Starting at the line that contains "clear_scene()", reproduce each line exactly up to and including the line that contains "SENSOR_WIDTH, FOCAL_LENGTH = 36.0, 150.6". Reproduce nothing else.
** START OF Given material **
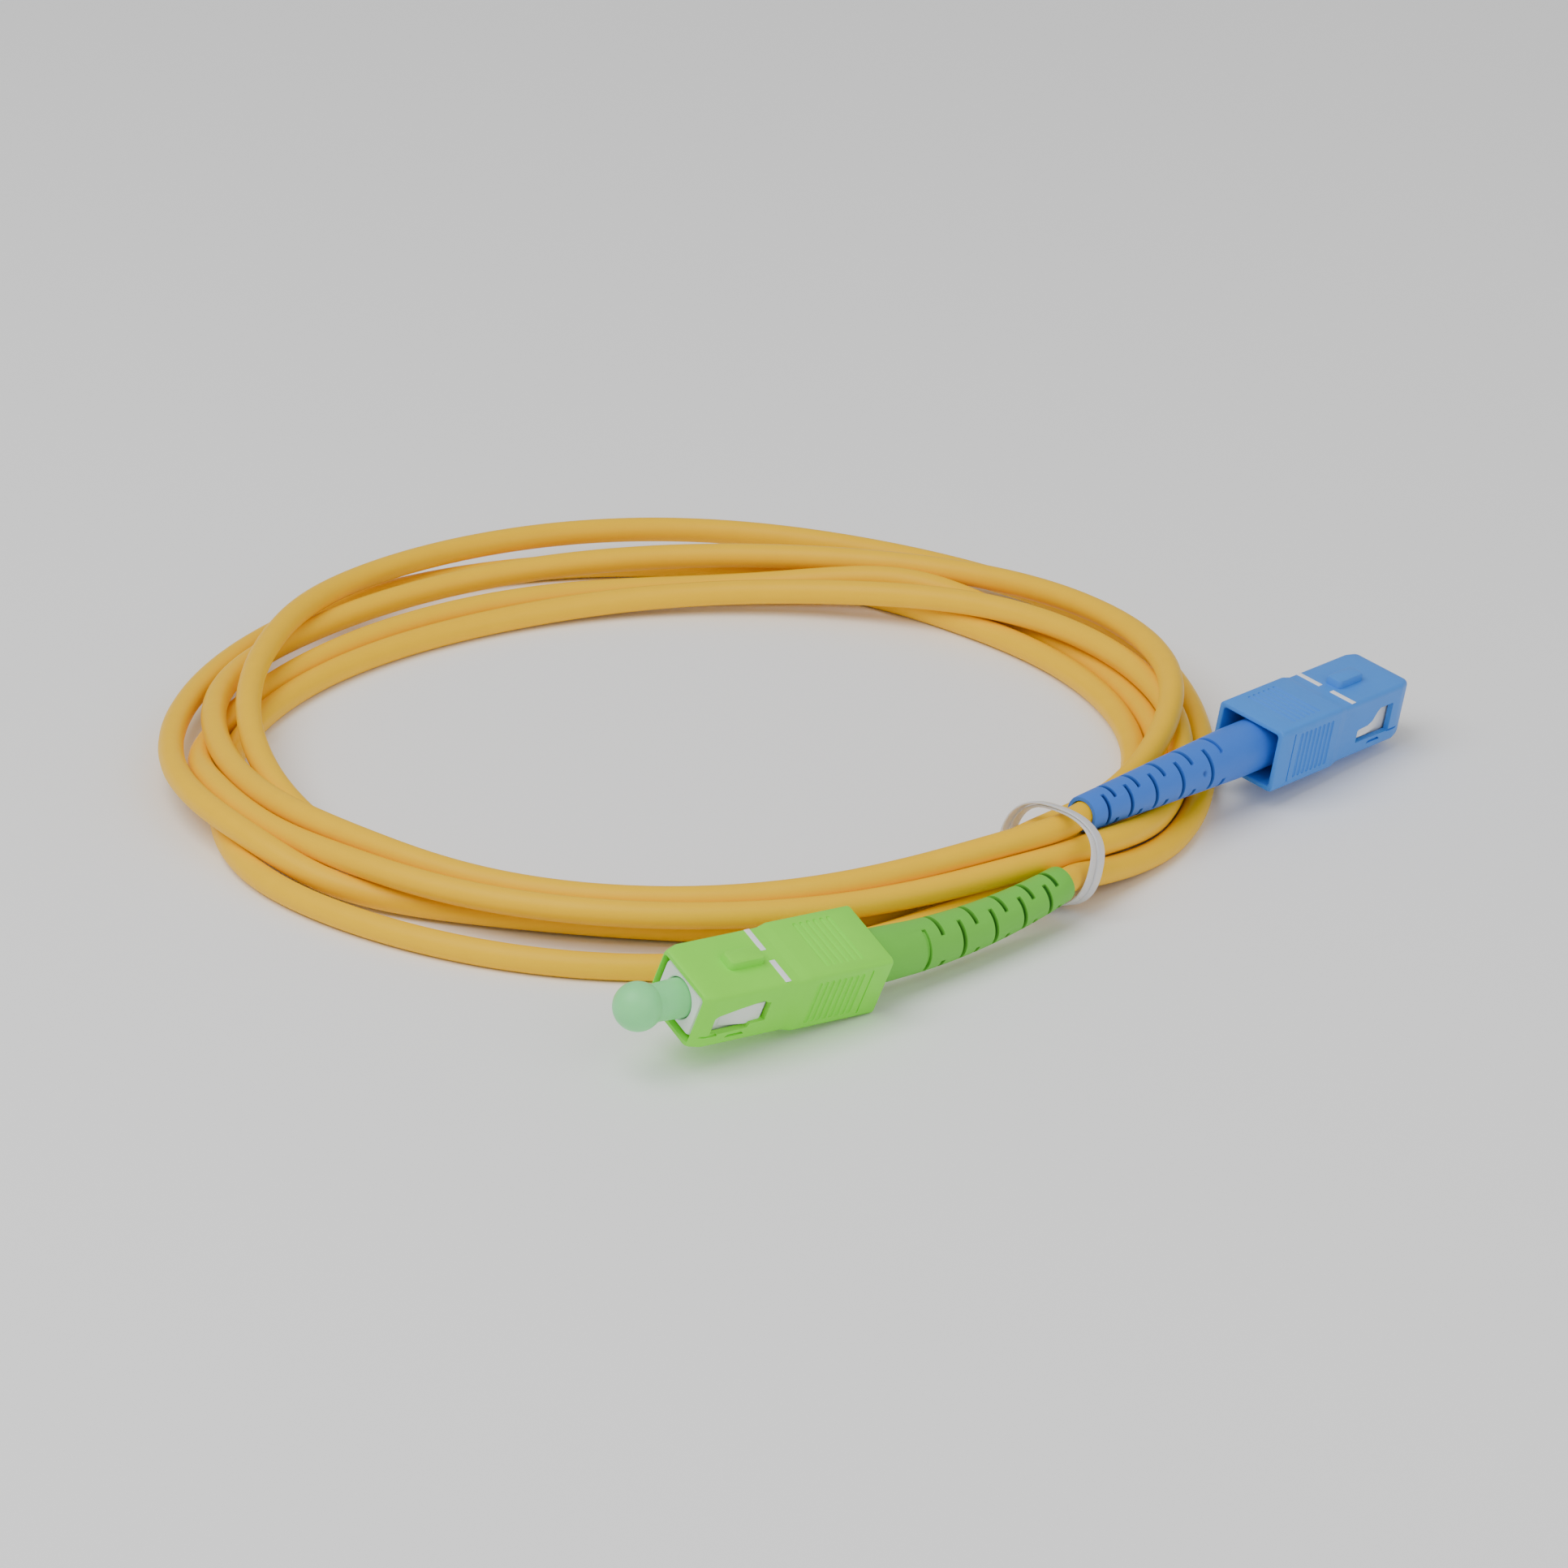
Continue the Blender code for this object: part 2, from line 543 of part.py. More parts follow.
def cord_coil(look, rooms):
    """One turned ring of the coil's outer shape, cut clear of the tie and of the two tails."""
    half = COIL_WIDTH / 2 - COIL_ROUNDING
    outline = []
    for middle_radius, middle_height, first in (
        (COIL_RADIUS + half, COIL_ROUNDING, -math.pi / 2),
        (COIL_RADIUS + half, COIL_HEIGHT - COIL_ROUNDING, 0.0),
        (COIL_RADIUS - half, COIL_HEIGHT - COIL_ROUNDING, math.pi / 2),
        (COIL_RADIUS - half, COIL_ROUNDING, math.pi),
    ):
        for share in (0.0, 0.5, 1.0):
            turn = first + share * math.pi / 2
            outline.append((
                middle_radius + COIL_ROUNDING * math.cos(turn), middle_height + COIL_ROUNDING * math.sin(turn)
            ))
    coil = turned("cord_coil", outline, ROOT, look, steps=72)
    coil.location = COIL_CENTRE * MM
    cut(coil, as_mesh(tie_loop("tie_clearance", GAP, TIE_BAND + 2 * GAP)))
    for room in rooms:
        cut(coil, room)
    return coil


def main():
    looks = {
        "apc_housing": material("green housing", (0.42, 0.81, 0.22), 0.42),
        "upc_housing": material("blue housing", (0.24, 0.52, 0.84), 0.42),
        "apc_boot": material("green boot", (0.36, 0.70, 0.22), 0.55),
        "upc_boot": material("blue boot", (0.09, 0.25, 0.68), 0.5),
        "apc_cap": material("green cap", (0.45, 0.86, 0.56), 0.35, alpha=0.8),
        "upc_cap": material("clear cap", (0.85, 0.88, 0.9), 0.3, alpha=0.5),
        "frame": material("white frame", (0.82, 0.83, 0.80), 0.4),
        "ceramic": material("ceramic", (0.9, 0.89, 0.85), 0.18),
        "nickel": material("nickel", (0.72, 0.70, 0.66), 0.3, metallic=1.0),
        "spring": material("spring steel", (0.62, 0.62, 0.62), 0.35, metallic=1.0),
        "crimp": material("crimp alloy", (0.75, 0.74, 0.70), 0.38, metallic=1.0),
        "aramid": material("aramid yarn", (0.85, 0.68, 0.22), 0.8),
        "buffer": material("buffered fibre", (0.92, 0.92, 0.9), 0.45),
        "cord": material("yellow jacket", (0.87, 0.55, 0.04), 0.45),
        "tie": material("clear tie", (0.88, 0.87, 0.86), 0.35, alpha=0.9),
    }
    rooms = []
    for spec in (APC, UPC):
        connector(spec, looks)
        route = tail_route(spec)
        tube(spec["name"] + "_cord_tail", route, CORD_RADIUS, ROOT, looks["cord"])
        rooms.append(tail_clearance(spec, route))
    tie_loop("tie", 0.0, TIE_BAND, looks["tie"])
    cord_coil(looks["cord"], rooms)
    ROOT.location = -ORIGIN * MM


clear_scene()
PIECES = bpy.data.collections.new("patch_cord")
CUTTERS = bpy.data.collections.new("cutters")
bpy.context.scene.collection.children.link(PIECES)
bpy.context.scene.collection.children.link(CUTTERS)
CUTTERS.hide_render = True
ROOT = bpy.data.objects.new("patch_cord_origin", None)
PIECES.objects.link(ROOT)
main()
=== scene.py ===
"""The looks of the fibre patch cord: a coiled yellow cord, its two connectors, their caps and the tie.

Each connector is built about its own axes, as in the CAD: local +Z is the way it plugs in, local +Y the key
side, and z = 0 the rear mouth of its outer housing. Lengths are in millimetres, times MM.
"""

import math

import bmesh
import bpy
import numpy as np
from mathutils import Euler, Matrix, Vector


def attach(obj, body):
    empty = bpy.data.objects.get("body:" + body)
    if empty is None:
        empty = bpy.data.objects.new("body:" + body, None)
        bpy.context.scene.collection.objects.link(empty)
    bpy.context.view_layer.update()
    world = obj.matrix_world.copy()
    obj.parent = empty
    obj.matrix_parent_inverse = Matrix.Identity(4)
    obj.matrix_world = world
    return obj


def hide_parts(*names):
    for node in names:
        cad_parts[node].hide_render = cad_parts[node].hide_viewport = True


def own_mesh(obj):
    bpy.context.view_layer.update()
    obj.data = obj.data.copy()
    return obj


MM = 0.001
ROOT_BODY = "cord_and_inner_plugs"

# Camera
AIM = Vector((-27.7, 31.2, 0.0))
VIEW_DISTANCE, VIEW_ELEVATION = 762.0, math.radians(24)
SENSOR_WIDTH, FOCAL_LENGTH = 36.0, 150.6

# Cord: places are seen from the middle of the coil, which is here in the frame
COIL_MIDDLE = Vector((-39.4, 34.2, 0.0))
CORD_DIAMETER = 3.0
POINT_SPACING = 4.0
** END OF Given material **
Solution to this task:
clear_scene()
PIECES = bpy.data.collections.new("patch_cord")
CUTTERS = bpy.data.collections.new("cutters")
bpy.context.scene.collection.children.link(PIECES)
bpy.context.scene.collection.children.link(CUTTERS)
CUTTERS.hide_render = True
ROOT = bpy.data.objects.new("patch_cord_origin", None)
PIECES.objects.link(ROOT)
main()
=== scene.py ===
"""The looks of the fibre patch cord: a coiled yellow cord, its two connectors, their caps and the tie.

Each connector is built about its own axes, as in the CAD: local +Z is the way it plugs in, local +Y the key
side, and z = 0 the rear mouth of its outer housing. Lengths are in millimetres, times MM.
"""

import math

import bmesh
import bpy
import numpy as np
from mathutils import Euler, Matrix, Vector


def attach(obj, body):
    empty = bpy.data.objects.get("body:" + body)
    if empty is None:
        empty = bpy.data.objects.new("body:" + body, None)
        bpy.context.scene.collection.objects.link(empty)
    bpy.context.view_layer.update()
    world = obj.matrix_world.copy()
    obj.parent = empty
    obj.matrix_parent_inverse = Matrix.Identity(4)
    obj.matrix_world = world
    return obj


def hide_parts(*names):
    for node in names:
        cad_parts[node].hide_render = cad_parts[node].hide_viewport = True


def own_mesh(obj):
    bpy.context.view_layer.update()
    obj.data = obj.data.copy()
    return obj


MM = 0.001
ROOT_BODY = "cord_and_inner_plugs"

# Camera
AIM = Vector((-27.7, 31.2, 0.0))
VIEW_DISTANCE, VIEW_ELEVATION = 762.0, math.radians(24)
SENSOR_WIDTH, FOCAL_LENGTH = 36.0, 150.6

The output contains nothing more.